The saddest thing you note around here is any means for carrying burdens except for human beings. In Monrovia, just up from the Gabriel Tucker Bridge, always you pass two kids probably not more than ten, pulling a cart, by hand, of a hundred gallons of water up the steep hillside to sell downtown. On Yesterday’s patrol, between villages we passed a column of over twenty kids, each carrying one piece of corrugated aluminum sheeting, four feet by eight feet. The train was nearly a half mile long, carrying a load five miles or more, for what amounts to enough roofing for one small house. One thing this country could use is a simple beast of burden, something other than dozens of children.

So for us to see a tractor, especially one in working shape, is a rare order. We get out of the truck and ask for the manager. Apparently there is one man working there. A geologist, trained in the states, is collecting samples in preparation for opening up some mechanical mining in the area after the embargo is lifted. We sit down with him for nearly an hour, asking about the region, who is mining there, etc. He claims that although his company has exclusive rights to the area, there is plenty of mining done by the people in town, half a kilometer up the road. The company doesn’t want to kick everyone off their land, as they have to work around there. We thank him for his time and head into Dean’s town.

At the edge of the village, we pick up the local pastor, and he helps us find the Town Chief, Mining Inspector and the Justice of the Peace. The mines draw plenty of ex-combatants for work, and they quickly earn a little money, get drunk and cause trouble. The Justice of the Peace complains to us quite loudly about how there is no order in the town and no respect for the law. There is frequent fighting, but no weapons, and no organized gangs. There is no Liberian National Police (LNP) presence, and the UN Peacekeeping troops only do infrequent patrols.

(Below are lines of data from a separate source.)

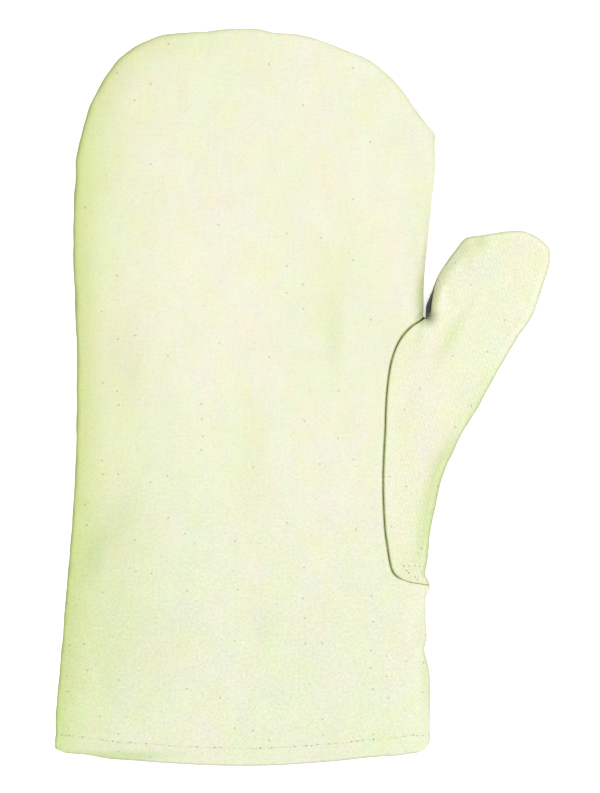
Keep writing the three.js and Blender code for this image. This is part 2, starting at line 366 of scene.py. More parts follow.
def sewnBag():
    # The two sides, welded along the side seam and lifted to their height. The cuff stays open.
    mesh = flatCut()
    panel = panelOf(mesh)
    flat = mesh.verts.layers.float_vector.new("flat")
    swell, paintedFoldShade, shade, stood = newFloats(mesh, "swell", "paintedFoldShade", "shade", "crotch")
    sewn = mesh.verts.layers.int["sewn"]
    depths = bagDepth(mesh, sewn)
    for vert, depth in zip(mesh.verts, depths):
        vert[flat] = vert.co
        vert[swell] = depth
    palm = mesh.verts[:]
    copy = bmesh.ops.duplicate(mesh, geom=mesh.verts[:] + mesh.edges[:] + mesh.faces[:])
    back = only(copy["geom"], bmesh.types.BMVert)
    backFaces = only(copy["geom"], bmesh.types.BMFace)
    for face in backFaces:
        face[panel] = backSide
    bmesh.ops.reverse_faces(mesh, faces=backFaces)
    for verts, palmUp in ((palm, True), (back, False)):
        for vert in verts:
            vert.co.z = heightOf(vert.co, vert[swell], palmUp)
    corner = Vector((*crotch["corner"], 0.0)) * mm
    for vert in palm:
        place = Vector(vert[flat])
        # Painted shade: the folds' valleys are tinted darker.
        vert[paintedFoldShade] = max(0.0, -spotsAt(place, folds))
        # Painted light: beside the notch the palm's and thumb's cloth is lifted brighter.
        vert[stood] = crotchShare(place, crotch["flank"], crotch["flankWidth"])
        # Painted shade at the palm's corner of the notch.
        vert[shade] = crotch["cornerShade"] * bell((place - corner).length / mm, crotch["cornerWidth"])
    for vert in back:
        # On the back the same share pushes the cloth out and carries the painted shadow in the notch.
        vert[stood] = crotchShare(Vector(vert[flat]), crotch["rising"], crotch["width"])
        if not vert[sewn]:
            vert.co.x -= crotch["push"] * vert[stood] * mm
    bmesh.ops.remove_doubles(mesh, verts=[vert for vert in mesh.verts if vert[sewn]], dist=touching)
    return mesh


def newObject(name, data):
    made = bpy.data.objects.new(name, data)
    bpy.context.scene.collection.objects.link(made)
    return made


def toObject(mesh, name, look=None):
    for face in mesh.faces:
        face.smooth = True
    data = bpy.data.meshes.new(name)
    mesh.to_mesh(data)
    mesh.free()
    if look:
        data.materials.append(look)
    return newObject(name, data)


bag = toObject(sewnBag(), "bag")
print("bag sewn:", len(bag.data.vertices), "points")


# How the cloth gives: it is a little larger than the form, and held along its seams.
relaxing = {
    "frames": 24,
    "quality": 6,
    "pressure": 1.2,
    "gravity": 0.1,
    "spare": 0.015,  # share by which the cloth is longer than the form
    "stretch": 40.0,
    "bending": 8.0,
    "furthest": 3.0,  # millimetres that a point may move
    "smoothing": 6,
    "fade": 45.0,  # millimetres from a seam within which the folds die away
}


def relaxCloth(piece):
    sewn = [item.value for item in piece.data.attributes["sewn"].data]
    rim = {vert for edge in edgesWithOneFace(piece.data) for vert in edge}
    held = piece.vertex_groups.new(name="held")
    still = [number for number, value in enumerate(sewn) if value or number in rim]
    held.add(still, 1.0, "REPLACE")
    cloth = piece.modifiers.new("cloth", "CLOTH")
    stuff = cloth.settings
    stuff.quality = relaxing["quality"]
    stuff.tension_stiffness = stuff.compression_stiffness = relaxing["stretch"]
    stuff.shear_stiffness = relaxing["stretch"] / 3
    stuff.bending_stiffness = relaxing["bending"]
    stuff.use_pressure = True
    stuff.uniform_pressure_force = relaxing["pressure"]
    stuff.effector_weights.gravity = relaxing["gravity"]
    stuff.shrink_min = -relaxing["spare"]
    stuff.vertex_group_mass = held.name
    cloth.point_cache.frame_end = relaxing["frames"]
    for number in range(1, relaxing["frames"] + 1):
        bpy.context.scene.frame_set(number)
    relaxed = piece.evaluated_get(bpy.context.evaluated_depsgraph_get())
    moved = np.array([vert.co for vert in relaxed.data.vertices])
    piece.modifiers.remove(cloth)
    piece.vertex_groups.clear()
    bpy.context.scene.frame_set(1)

    # Only the broad folds are kept, and they die away towards the seams and the rim.
    places = np.array([vert.co for vert in piece.data.vertices])
    steps = moved - places
    heads, tails = np.array([edge.vertices for edge in piece.data.edges]).T
    links = summed(heads, tails, None, None, len(places))
    for sweep in range(relaxing["smoothing"]):
        for axis in range(3):
            column = steps[:, axis]
            around = summed(heads, tails, column[tails], column[heads], len(places))
            steps[:, axis] = (column + around / links) / 2
    pinned = treeOf([places[number] for number in still])
    most = 0
    for vert, step in zip(piece.data.vertices, steps):
        away = pinned.find(vert.co)[2] / mm
        move = Vector(step) * smoothStep(0.0, relaxing["fade"], away)
        move *= min(1.0, relaxing["furthest"] * mm / max(move.length, touching))
        most = max(most, move.length)
        vert.co += move
        vert.co.z = max(vert.co.z, 0.0)
    print("cloth relaxed, at most", round(most / mm, 1), "mm")


def edgesWithOneFace(data):
    used = {}
    for face in data.polygons:
        for key in face.edge_keys:
            used[key] = used.get(key, 0) + 1
    return [key for key, count in used.items() if count == 1]


relaxCloth(bag)


def onSideSeam(edge, panel):
    sides = {face[panel] for face in edge.link_faces}
    return backSide in sides and len(sides) > 1


def onThumbSeam(edge, panel):
    return {face[panel] for face in edge.link_faces} == {palmSide, thumbSide}


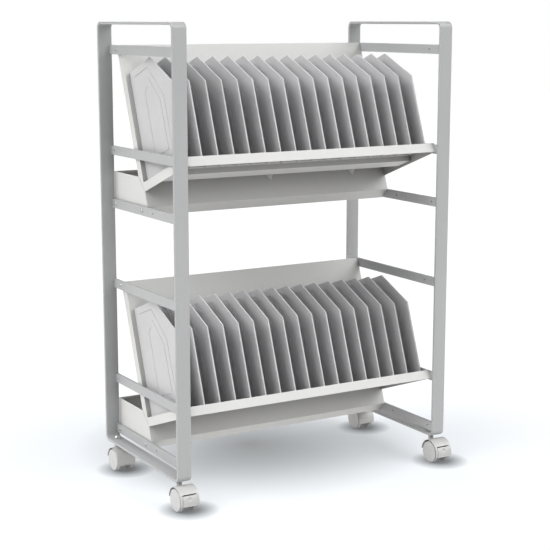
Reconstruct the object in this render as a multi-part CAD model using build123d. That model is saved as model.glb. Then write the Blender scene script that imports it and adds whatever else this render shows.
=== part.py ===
from build123d import *
import math
import os

# Two-tier rolling cart for books and tablets. Millimetres, +Z up, +X to the right, -Y to the front.
# The origin is on the floor, under the middle of the whole cart.

# End loops: closed rectangles of flat bar, one at each end
CART_WIDTH = 684.0
LOOP_DEPTH = 366.0
LOOP_TOP = 1000.0
LOOP_BOTTOM = 60.0
BAR_WIDTH = 32.0
BAR_THICK = 6.0
BEND_RADIUS = 14.0

# Rails: flat bars welded between the two uprights of each loop
RAIL_HEIGHT = 20.0
RAIL_THICK = 5.0
TIER_PITCH = 518.0
TOP_RAIL_TOP = 950.0
MIDDLE_RAIL_TOP = 731.0
BOTTOM_RAIL_TOP = 613.0
TOP_HOLE_Y = 142.0
MIDDLE_HOLE_Y = 165.0
BOTTOM_HOLES_Y = (27.0, 163.0)
HOLE_RADIUS = 2.15

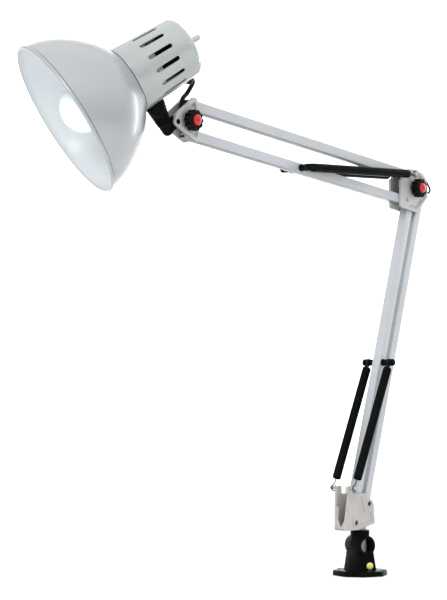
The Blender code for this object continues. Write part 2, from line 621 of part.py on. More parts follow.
def lamp_holder():
    """Socket in two parts, the switch on its back and the nut that holds it in the cap."""
    lathe("socket_shell", "black", along_head(101.3 * MM), HEAD_AXIS,
          [(0, 14 * MM), (0, 19.5 * MM), (20 * MM, 19 * MM), (26 * MM, 12 * MM), (34 * MM, 12 * MM),
           (34 * MM, 3.2 * MM), (14 * MM, 3.2 * MM), (14 * MM, 14 * MM)], 18)
    pipe("socket_ring", "white", along_head(80 * MM), along_head(101 * MM), 19.5 * MM, 14 * MM, 18)
    pipe("socket_nut", "steel", along_head(CAP_REAR + GAP), along_head(CAP_REAR + 2.3 * MM), 6 * MM, 3.7 * MM, 6)
    stem = lathe("switch_stem", "white", along_head(116.5 * MM), HEAD_AXIS,
                 [(0, 0), (0, 2.7 * MM), (25 * MM, 2.7 * MM), (26 * MM, 2.9 * MM), (35 * MM, 2.9 * MM),
                  (36 * MM, 2.1 * MM), (36 * MM, 0)], 16)
    stud_top = lever_line(LEVER_REACH - CAP_FRONT_R + 8.2 * MM)
    rod("lever_stud", "steel", lever_line(LEVER_REACH - CAP_FRONT_R - 8.5 * MM), stud_top, 2.6 * MM, 16)
    nut_from = lever_line(LEVER_REACH - CAP_FRONT_R + 5 * MM)
    washer_from = nut_from - LEVER_UP * 0.95 * MM
    pipe("swivel_washer", "steel", washer_from, nut_from - LEVER_UP * GAP, 5 * MM, 3.2 * MM, 16)
    pipe("stud_nut", "steel", nut_from, nut_from + LEVER_UP * 2.5 * MM, 5.2 * MM, 3.4 * MM, 6)
    return stem


def bulb():
    """Frosted bulb and its screw base."""
    globe = 24.5 * MM
    profile = [(globe - BULB_R, 0)]
    for k in range(1, 7):
        turn = math.pi * k / 9
        profile.append((globe - BULB_R * math.cos(turn), BULB_R * math.sin(turn)))
    profile += [(49 * MM, 17.5 * MM), (62 * MM, 14.2 * MM), (76 * MM, 12.9 * MM), (76 * MM, 11.9 * MM),
                (62 * MM, 13.2 * MM), (48.6 * MM, 16.5 * MM)]
    for k in range(6, 0, -1):
        turn = math.pi * k / 9
        thin = BULB_R - 1 * MM
        profile.append((globe - thin * math.cos(turn), thin * math.sin(turn)))
    profile.append((globe - BULB_R + 1 * MM, 0))
    lathe("bulb", "bulb", MOUTH, HEAD_AXIS, profile, 20)
    lathe("bulb_base", "brass", along_head(76.3 * MM), HEAD_AXIS,
          [(0, 12.1 * MM), (0, 12.9 * MM), (20 * MM, 12.9 * MM), (25 * MM, 8 * MM), (27 * MM, 4 * MM), (27 * MM, 0),
           (25 * MM, 0), (24.4 * MM, 7.4 * MM), (19.6 * MM, 12.1 * MM)], 18)


# Lead

def smooth_route(points, per_span):
    """Points along a Catmull-Rom curve through a route."""
    ends = [points[0] * 2 - points[1]] + points + [points[-1] * 2 - points[-2]]
    route = []
    for a, b, c, d in zip(ends, ends[1:], ends[2:], ends[3:]):
        for k in range(per_span):
            t = k / per_span
            route.append(0.5 * (2 * b + (c - a) * t + (2 * a - 5 * b + 4 * c - d) * t * t
                                + (3 * b - a - 3 * c + d) * t ** 3))
    route.append(points[-1])
    return route


def lead(name, points, radius, per_span=4, sides=10):
    """A stretch of round lead, in triangles."""
    route = smooth_route(points, per_span)
    bm = bmesh.new()
    rings = []
    for k, point in enumerate(route):
        along = (route[min(k + 1, len(route) - 1)] - route[max(k - 1, 0)]).normalized()
        side = along.cross(Y).normalized()
        other = along.cross(side)
        rings.append([bm.verts.new(point + (side * math.cos(turn) + other * math.sin(turn)) * radius)
                      for turn in (2 * math.pi * n / sides for n in range(sides))])
    for here, there in zip(rings, rings[1:]):
        for k in range(sides):
            n = (k + 1) % sides
            bm.faces.new((here[k], here[n], there[n], there[k]))
    bm.faces.new(rings[0])
    bm.faces.new(rings[-1])
    bmesh.ops.triangulate(bm, faces=bm.faces[:])
    return finish(bm, name, "black")


def leads():
    """The lead: cap to head bracket, through the top tube, round the elbow and down the rear tube."""
    leave = lead_exit()
    pipe("lead_grommet", "black", leave + LEVER_UP * 0.7 * MM, leave - LEVER_UP * 4 * MM, 3.1 * MM, 2.6 * MM, 16)
    above = HEAD_TOP + Vector((-1.5, 0, 13)) * MM
    lead("head_lead", [leave + LEVER_UP * 4 * MM, leave - LEVER_UP * 0.5 * MM, leave - LEVER_UP * 5 * MM,
                       leave - LEVER_UP * 10 * MM + Vector((5, 4, 1)) * MM,
                       above + Vector((-1, -5, 4.5)) * MM, above, above + Vector((-3.5, 0, -6)) * MM], 2.15 * MM)
    raise_by = Vector((-TO_HEAD.z, 0, TO_HEAD.x)) * -3 * MM
    strip("upper_tube_lead", HEAD_TOP + TO_HEAD * 4 * MM + raise_by, ELBOW_TOP - TO_HEAD * 4 * MM + raise_by)
    inward = Vector((UP_LOWER.z, 0, -UP_LOWER.x)) * 3 * MM
    strip("lower_tube_lead", REAR_PIVOT + UP_LOWER * 5 * MM + inward, ELBOW_REAR + UP_LOWER * 4 * MM + inward)
    start = ELBOW_TOP - TO_HEAD * 5.5 * MM + raise_by
    back = Vector((UP_LOWER.z, 0, -UP_LOWER.x))
    end = ELBOW_REAR + back * 8 * MM
    lead("elbow_lead", [start, start - TO_HEAD * 7 * MM + Vector((0, 0, 3)) * MM, ELBOW_REAR + Vector((3, 0, 17)) * MM,
                        ELBOW_REAR + Vector((12, 0, 9.5)) * MM, ELBOW_REAR + Vector((17.5, 0, 2)) * MM,
                        end + back * 6.5 * MM - UP_LOWER * 2 * MM, end], 1.1 * MM)


def strip(name, start, end):
    """A straight stretch of flat lead inside a tube."""
    along = (end - start).normalized()
    across = Vector((-along.z, 0, along.x))
    half = 0.9 * MM
    outline = [start - across * half, end - across * half, end + across * half, start + across * half]
    return prism(name, "black", outline, -2.1 * MM, 2.1 * MM)


def pairs_of(*stems):
    return [f"{stem}_{where}" for stem in stems for where in ("near", "far")]


def hang(joint, place, *pieces):
    """Parent the pieces that move together to an empty on their joint's axis."""
    empty = bpy.data.objects.new(f"{joint}_axis", None)
    empty.location = place
    bpy.context.scene.collection.objects.link(empty)
    for name in pieces:
        piece = bpy.data.objects[name]
        piece.parent = empty
        piece.matrix_parent_inverse = Matrix.Translation(-place)


def hang_all():
    hang("set_screw", Matrix.Rotation(BASE_TURN, 3, "Z") @ SET_SCREW, "brass_set_screw")
    hang("base_swivel", Vector(), "swivel_bracket", "lower_front_pin", "lower_rear_pin")
    hang("lower_arm", REAR_PIVOT, "lower_rear_tube", "lower_tube_lead")
    hang("lower_link", FRONT_PIVOT, "lower_front_tube", "lower_spring_pin")
    hang("lower_springs", LOWER_SPRING_PIN, *pairs_of("lower_sleeve", "lower_spring"))
    hang("lower_tails", LOWER_SPRING_ANCHOR, *pairs_of("lower_spring_tail"))
    hang("elbow", ELBOW_REAR, *pairs_of("elbow_plate"), "elbow_spacer", "elbow_front_pin", "elbow_rear_pin",
         "elbow_bottom_pin", "elbow_top_pin", "elbow_lead")
    hang("elbow_clamp", ELBOW_BOLT, "elbow_knob", "elbow_knob_cap", "elbow_bolt")
    hang("upper_arm", ELBOW_TOP, "upper_top_tube", "upper_tube_lead")
    hang("upper_link", ELBOW_BOTTOM, "upper_bottom_tube", "upper_spring_pin")
    hang("upper_springs", UPPER_SPRING_PIN, *pairs_of("upper_sleeve", "upper_spring"))
    hang("upper_tails", UPPER_SPRING_ANCHOR, *pairs_of("upper_spring_tail"))
    hang("head_bracket", HEAD_TOP, *pairs_of("head_plate"), "head_spacer", "head_top_pin", "head_bottom_pin",
         "nose_pin")
    hang("head_clamp", HEAD_BOLT, "head_knob", "head_knob_cap", "head_bolt")
    hang("head_tilt", NOSE, "head_lever", "lever_stud", "stud_nut", "swivel_washer", "head_lead")
    hang("head_swivel", LEVER_FOOT, "cap_housing", "swivel_saddle", "shade", "socket_shell", "socket_ring",
         "socket_nut", "lead_grommet")
    hang("bulb_thread", MOUTH, "bulb", "bulb_base")
    hang("switch", MOUTH, "switch_stem")


def main():
    for old in list(bpy.data.objects):
        bpy.data.objects.remove(old)
    base_bracket()
    brass_set_screw()
    swivel_bracket()
    square_tube("lower_front_tube", FRONT_PIVOT, ELBOW_FRONT, RIVET_HOLE_R, LOWER_SPRING_PIN)
    square_tube("lower_rear_tube", REAR_PIVOT, ELBOW_REAR, RIVET_HOLE_R)
    square_tube("upper_top_tube", ELBOW_TOP, HEAD_TOP, HOLE_R)
    square_tube("upper_bottom_tube", ELBOW_BOTTOM, HEAD_BOTTOM, HOLE_R, UPPER_SPRING_PIN)
    for name, centre in (("lower_front_pin", FRONT_PIVOT), ("lower_rear_pin", REAR_PIVOT)):
        pivot_pin(name, centre, PLATE_OUT - 0.6 * MM, RIVET_R, 1.8 * MM)
    for name, centre in (("elbow_front_pin", ELBOW_FRONT), ("elbow_rear_pin", ELBOW_REAR),
                         ("elbow_bottom_pin", ELBOW_BOTTOM), ("head_top_pin", HEAD_TOP),
                         ("head_bottom_pin", HEAD_BOTTOM)):
        pivot_pin(name, centre, SEAT_HALF - 0.2 * MM, PIN_R, 1 * MM)
    lathe("elbow_top_pin", "steel", ELBOW_TOP - Y * 15.9 * MM, Y,
          [(0, 0), (0, 2.3 * MM), (1.2 * MM, 2.3 * MM), (1.2 * MM, PIN_R), (30.6 * MM, PIN_R), (30.6 * MM, 2.3 * MM),
           (31.8 * MM, 2.3 * MM), (31.8 * MM, 0)], 16)
    lathe("nose_pin", "black", NOSE - Y * (PLATE_OUT + 0.8 * MM), Y,
          [(0, 0), (0, 2.6 * MM), (0.5 * MM, 2.6 * MM), (0.5 * MM, PIN_R),
           (2 * PLATE_OUT + 1.1 * MM, PIN_R), (2 * PLATE_OUT + 1.1 * MM, 2.6 * MM),
           (2 * PLATE_OUT + 1.6 * MM, 2.6 * MM), (2 * PLATE_OUT + 1.6 * MM, 0)], 16)
    cross_pin("lower_spring_pin", LOWER_SPRING_PIN)
    cross_pin("upper_spring_pin", UPPER_SPRING_PIN)
    for side in (-1, 1):
        spring_set("lower", LOWER_SPRING_PIN, LOWER_SPRING_ANCHOR, 6.5 * MM, 132.3 * MM, side)
        spring_set("upper", UPPER_SPRING_PIN, UPPER_SPRING_ANCHOR, 7 * MM, 173.4 * MM, side)
    elbow_plates()
    knob_set("elbow", ELBOW_BOLT)
    head_plates()
    knob_set("head", HEAD_BOLT)
    head_lever()
    swivel_saddle()
    cap_housing()
    shade()
    lamp_holder()
    bulb()
    leads()
    hang_all()


main()
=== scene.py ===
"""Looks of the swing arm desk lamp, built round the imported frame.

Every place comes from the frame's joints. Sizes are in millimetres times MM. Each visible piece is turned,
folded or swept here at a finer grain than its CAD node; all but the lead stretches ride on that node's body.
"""
import json
import math

import bmesh
import bpy
from mathutils import Matrix, Vector


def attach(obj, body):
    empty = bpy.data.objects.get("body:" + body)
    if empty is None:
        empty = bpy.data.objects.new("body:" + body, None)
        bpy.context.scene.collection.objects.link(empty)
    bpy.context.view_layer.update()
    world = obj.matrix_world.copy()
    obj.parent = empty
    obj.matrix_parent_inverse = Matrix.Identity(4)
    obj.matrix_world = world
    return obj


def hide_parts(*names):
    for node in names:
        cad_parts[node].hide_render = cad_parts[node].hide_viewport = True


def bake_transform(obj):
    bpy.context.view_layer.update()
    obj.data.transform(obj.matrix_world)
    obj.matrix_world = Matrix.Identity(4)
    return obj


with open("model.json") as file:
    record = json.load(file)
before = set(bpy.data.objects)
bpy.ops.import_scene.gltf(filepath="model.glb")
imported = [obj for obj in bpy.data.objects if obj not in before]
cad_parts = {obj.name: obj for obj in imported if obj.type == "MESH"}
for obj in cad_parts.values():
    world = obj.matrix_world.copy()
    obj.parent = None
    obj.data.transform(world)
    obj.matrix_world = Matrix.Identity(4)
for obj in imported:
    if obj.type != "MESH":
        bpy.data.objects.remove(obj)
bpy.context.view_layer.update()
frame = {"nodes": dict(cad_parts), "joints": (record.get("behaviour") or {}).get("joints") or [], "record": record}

MM = 0.001
X, Y, Z = Vector((1, 0, 0)), Vector((0, 1, 0)), Vector((0, 0, 1))
JOINTS = {joint["name"]: joint for joint in frame["joints"]}


def pivot(joint):
    return Vector(JOINTS[joint]["pos_m"])


def axis_of(joint):
    return Vector(JOINTS[joint]["axis"]).normalized()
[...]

The Mining Inspector is young, maybe early twenties, and he assures us that there is no illegal mining in the area. There are about seven legal claims, of which two are active, and of course, there’s no alluvial mining at all. His talk of two mines confirms the claim by the company employee of two primary leads being followed. We pile back into the car with the Mining Inspector, and head out of town, to check out the mines. We pass several open areas, were large dirt holes show evidence of human mining activity, but they all look somewhat abandoned. We pull up to the one mine that is working today, and we meet the miner and some of his workers lounging next to the mine.

The mine itself is incredible, about a forty foot hole in the ground, with about a dozen workers in it, digging it by hand. The thick heavy clay of the Liberian soil is damp, and some water collects in the bottom of the mine. A number of workers are toiling away with hand shovels, taking some dirt, and tossing it up, ten feet to the next terrace as the soil works it’s way up. The bottom of the mine will quickly fill with water, so a pump is used to dry it out, and siphon the water into small pools on the side that’s used to process the ore and separate the gold.

We move over to one of the the pools, where three women are standing in knee deep water, taking the dirt, and panning it in large bowls. They remove the aggregate, and look for some small flakes of gold. The washed soil is then piled next to a still, which is a ten foot long run of wood. The mine workers place a wheelbarrow basket with large holes in it at the top of the still, and put small woolen rugs along the length of still. Two additional workers stand at the top, one shoveling dirt into the top, and the other throwing water over it, periodically stopping to check for flakes of gold. In the half hour we are there, the women find some, as do the men at the still.

The mine workers operate in teams of about five to fifteen, with one boss man directing the work. Each team operates the full length of the process, first pulling the dirt out of the mine and then washing it to look for the gold. When they get lucky, a team will clear about one gram of gold in one day. The miner pays the boss man 500 Liberian dollars (or about $9 US) for each ounce, but then takes back 200 LD because he feeds all the workers. So for one day of extremely physical labor, the mine workers are luck to have $5 US to split between the team, with the boss man deciding how much each person’s share is at the end of the week. It will average to a little more than fifty cents a day, depending on the type of labour you do. One worker I interrogate admits to making about 1500 LD, or about $27 US in the past month. The miner tells us there are about forty people working at his mine, and we see three teams in action, one digging, and two washing their dirt. [See photos below]

We spend a while talking and joking with the mine workers. All of them are ex-combatants, and they inform us that they are simply re-processing the same mine that the LURD had exploited during the war. These mines were a key source of financing for the rebels, but they had dug through it very quickly, and were not very through. The mine workers inform us that one of their number had been a general for Charles Taylor [see photo of him with Shahab below]. He is currently 21, and had joined the rebels when he was eleven, and had been elevated to the rank of general by thirteen. The shy figure looked away, obviously annoyed for being called out. When Shahab asked him how he became a general so quickly, the other mine workers shouted “because he was good at killing” while everyone else enjoyed the laugh.